Abstract

Methods of image quality assessment are widely used for ranking computer vision algorithms or controlling the perceptual quality of video and streaming applications. The ever-increasing number of digital images has encouraged the research in this field at an accelerated pace in recent decades. After the appearance of convolutional neural networks, many researchers have paid attention to different deep architectures to devise no-reference image quality assessment algorithms. However, many systems still rely on handcrafted features to ensure interpretability and restrict the consumption of resources. In this study, our efforts are focused on creating a quality-aware feature vector containing information about both global and local image features. Specifically, the research results of visual physiology indicate that the human visual system first quickly and automatically creates a global perception before gradually focusing on certain local areas to judge the quality of an image.
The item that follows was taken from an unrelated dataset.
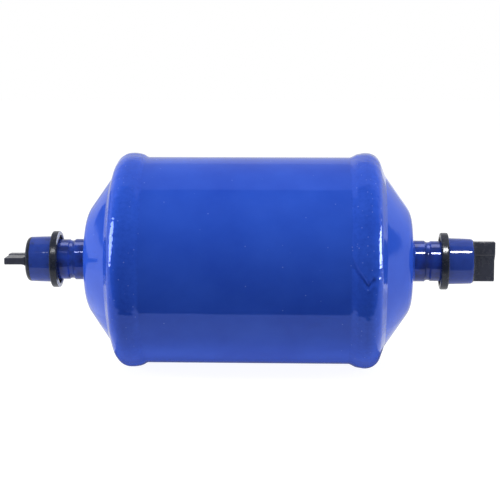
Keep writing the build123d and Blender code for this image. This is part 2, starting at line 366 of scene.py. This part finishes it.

Specifically, a broad spectrum of statistics extracted from global and local image features is utilized to represent the quality-aware aspects of a digital image from various points of view. The experimental results demonstrate that our method’s predicted quality ratings relate strongly with the subjective quality ratings. In particular, the introduced algorithm was compared with 16 other well-known advanced methods and outperformed them by a large margin on 9 accepted benchmark datasets in the literature: CLIVE, KonIQ-10k, SPAQ, BIQ2021, TID2008, TID2013, MDID, KADID-10k, and GFIQA-20k, which are considered de facto standards and generally accepted in image quality assessment.